── Supplied data ──
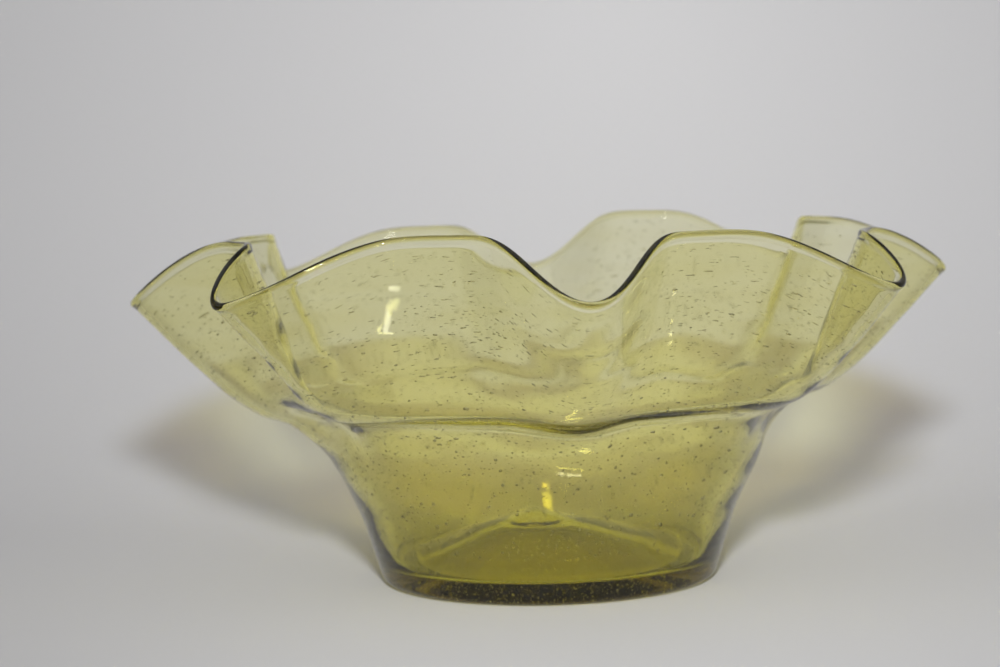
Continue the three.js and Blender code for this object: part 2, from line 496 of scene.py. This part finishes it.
───
── Supplied data ──
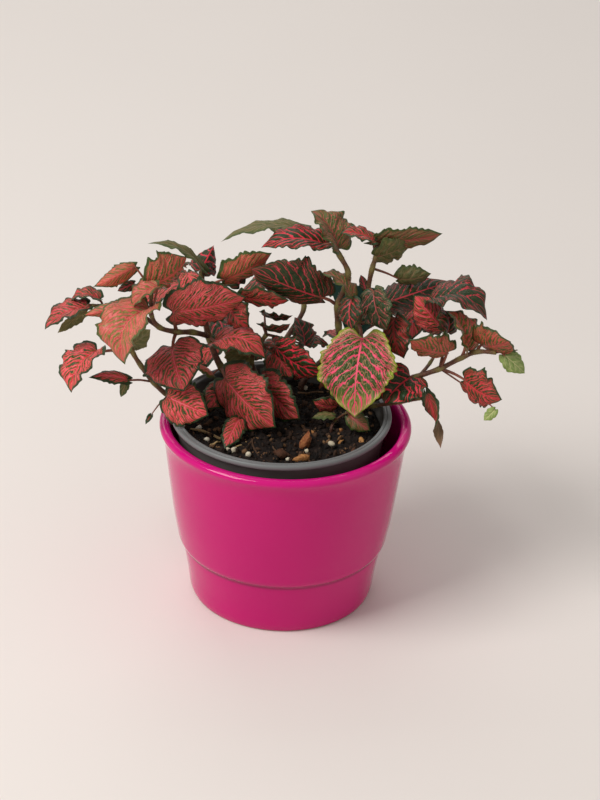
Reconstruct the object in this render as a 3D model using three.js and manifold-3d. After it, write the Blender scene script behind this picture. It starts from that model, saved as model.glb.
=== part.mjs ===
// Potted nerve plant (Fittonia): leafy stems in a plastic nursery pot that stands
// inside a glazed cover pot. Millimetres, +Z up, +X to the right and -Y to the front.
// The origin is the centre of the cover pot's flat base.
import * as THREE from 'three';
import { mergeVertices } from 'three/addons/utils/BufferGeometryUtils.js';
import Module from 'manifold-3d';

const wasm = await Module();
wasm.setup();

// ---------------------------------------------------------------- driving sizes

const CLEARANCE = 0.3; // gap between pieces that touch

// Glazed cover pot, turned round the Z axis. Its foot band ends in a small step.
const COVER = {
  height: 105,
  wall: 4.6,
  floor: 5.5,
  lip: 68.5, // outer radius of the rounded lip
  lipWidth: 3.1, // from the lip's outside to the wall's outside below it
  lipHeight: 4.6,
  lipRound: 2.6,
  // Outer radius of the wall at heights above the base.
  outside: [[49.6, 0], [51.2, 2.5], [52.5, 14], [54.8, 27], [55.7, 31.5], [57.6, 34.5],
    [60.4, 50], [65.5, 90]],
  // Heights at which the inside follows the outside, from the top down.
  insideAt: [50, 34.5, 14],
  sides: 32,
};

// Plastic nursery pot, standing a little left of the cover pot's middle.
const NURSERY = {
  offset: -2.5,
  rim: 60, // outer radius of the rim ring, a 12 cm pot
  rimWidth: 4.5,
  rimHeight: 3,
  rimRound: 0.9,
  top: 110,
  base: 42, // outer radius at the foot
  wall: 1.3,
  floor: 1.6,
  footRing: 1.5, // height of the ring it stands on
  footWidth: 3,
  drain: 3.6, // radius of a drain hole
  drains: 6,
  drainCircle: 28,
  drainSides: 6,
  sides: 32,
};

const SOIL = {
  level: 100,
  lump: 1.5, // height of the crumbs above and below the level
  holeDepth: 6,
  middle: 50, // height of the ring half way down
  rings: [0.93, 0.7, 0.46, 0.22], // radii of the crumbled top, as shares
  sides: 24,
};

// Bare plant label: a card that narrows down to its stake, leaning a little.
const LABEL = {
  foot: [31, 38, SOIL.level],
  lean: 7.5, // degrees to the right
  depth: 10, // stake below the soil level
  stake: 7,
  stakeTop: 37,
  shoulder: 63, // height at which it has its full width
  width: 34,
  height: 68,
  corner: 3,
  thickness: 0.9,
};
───
── Supplied data ──
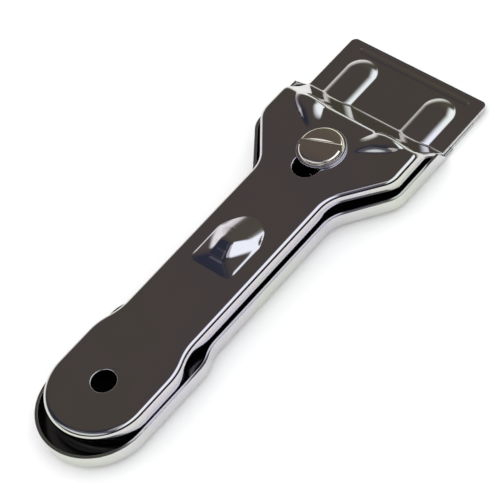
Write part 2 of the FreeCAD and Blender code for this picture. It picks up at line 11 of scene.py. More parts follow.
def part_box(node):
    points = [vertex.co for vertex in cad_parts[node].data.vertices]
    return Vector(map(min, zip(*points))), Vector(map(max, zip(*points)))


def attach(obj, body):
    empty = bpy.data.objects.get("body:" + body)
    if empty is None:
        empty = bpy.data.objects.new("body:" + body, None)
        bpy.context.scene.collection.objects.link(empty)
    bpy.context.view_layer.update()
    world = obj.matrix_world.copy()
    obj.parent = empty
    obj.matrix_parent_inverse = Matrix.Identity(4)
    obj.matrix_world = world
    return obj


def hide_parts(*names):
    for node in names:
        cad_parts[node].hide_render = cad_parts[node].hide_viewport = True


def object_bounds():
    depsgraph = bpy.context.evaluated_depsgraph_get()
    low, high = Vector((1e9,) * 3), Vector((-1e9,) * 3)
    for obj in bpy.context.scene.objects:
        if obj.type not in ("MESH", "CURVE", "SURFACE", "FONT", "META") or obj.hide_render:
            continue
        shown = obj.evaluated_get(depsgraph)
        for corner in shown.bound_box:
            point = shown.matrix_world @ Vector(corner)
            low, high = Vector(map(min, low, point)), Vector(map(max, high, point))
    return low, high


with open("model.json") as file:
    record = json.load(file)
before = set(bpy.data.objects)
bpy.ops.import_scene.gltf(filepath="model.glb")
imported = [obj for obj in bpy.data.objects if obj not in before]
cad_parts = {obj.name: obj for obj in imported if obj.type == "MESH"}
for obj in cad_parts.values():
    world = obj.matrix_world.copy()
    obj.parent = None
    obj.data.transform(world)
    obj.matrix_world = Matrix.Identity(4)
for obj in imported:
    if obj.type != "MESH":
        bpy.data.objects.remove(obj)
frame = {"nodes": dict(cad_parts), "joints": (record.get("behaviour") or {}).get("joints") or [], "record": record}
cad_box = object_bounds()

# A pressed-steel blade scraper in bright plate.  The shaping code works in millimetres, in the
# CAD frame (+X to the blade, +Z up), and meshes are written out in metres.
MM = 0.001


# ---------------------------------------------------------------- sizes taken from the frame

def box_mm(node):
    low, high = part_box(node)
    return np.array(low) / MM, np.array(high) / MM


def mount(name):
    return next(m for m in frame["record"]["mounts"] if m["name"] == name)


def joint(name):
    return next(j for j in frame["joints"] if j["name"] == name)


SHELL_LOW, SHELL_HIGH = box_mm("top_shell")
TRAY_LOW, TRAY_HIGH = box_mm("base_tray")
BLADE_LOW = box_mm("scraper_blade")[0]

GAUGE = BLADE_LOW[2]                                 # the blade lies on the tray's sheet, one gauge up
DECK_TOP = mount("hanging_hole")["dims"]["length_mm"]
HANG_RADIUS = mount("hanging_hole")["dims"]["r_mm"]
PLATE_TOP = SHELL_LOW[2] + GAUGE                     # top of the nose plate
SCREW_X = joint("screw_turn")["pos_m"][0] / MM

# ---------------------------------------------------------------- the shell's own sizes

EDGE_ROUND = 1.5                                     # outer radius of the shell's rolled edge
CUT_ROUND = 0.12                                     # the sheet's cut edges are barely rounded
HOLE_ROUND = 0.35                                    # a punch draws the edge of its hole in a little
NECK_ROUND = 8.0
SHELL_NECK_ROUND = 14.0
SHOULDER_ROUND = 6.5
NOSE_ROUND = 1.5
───
- [Problem to solve]:
Give the exact lines, and only those, from the line containing "points = [vertex.co" through the line containing "for corner in" in the entries above.

- [Reply]:
    points = [vertex.co for vertex in cad_parts[node].data.vertices]
    return Vector(map(min, zip(*points))), Vector(map(max, zip(*points)))


def attach(obj, body):
    empty = bpy.data.objects.get("body:" + body)
    if empty is None:
        empty = bpy.data.objects.new("body:" + body, None)
        bpy.context.scene.collection.objects.link(empty)
    bpy.context.view_layer.update()
    world = obj.matrix_world.copy()
    obj.parent = empty
    obj.matrix_parent_inverse = Matrix.Identity(4)
    obj.matrix_world = world
    return obj


def hide_parts(*names):
    for node in names:
        cad_parts[node].hide_render = cad_parts[node].hide_viewport = True


def object_bounds():
    depsgraph = bpy.context.evaluated_depsgraph_get()
    low, high = Vector((1e9,) * 3), Vector((-1e9,) * 3)
    for obj in bpy.context.scene.objects:
        if obj.type not in ("MESH", "CURVE", "SURFACE", "FONT", "META") or obj.hide_render:
            continue
        shown = obj.evaluated_get(depsgraph)
        for corner in shown.bound_box:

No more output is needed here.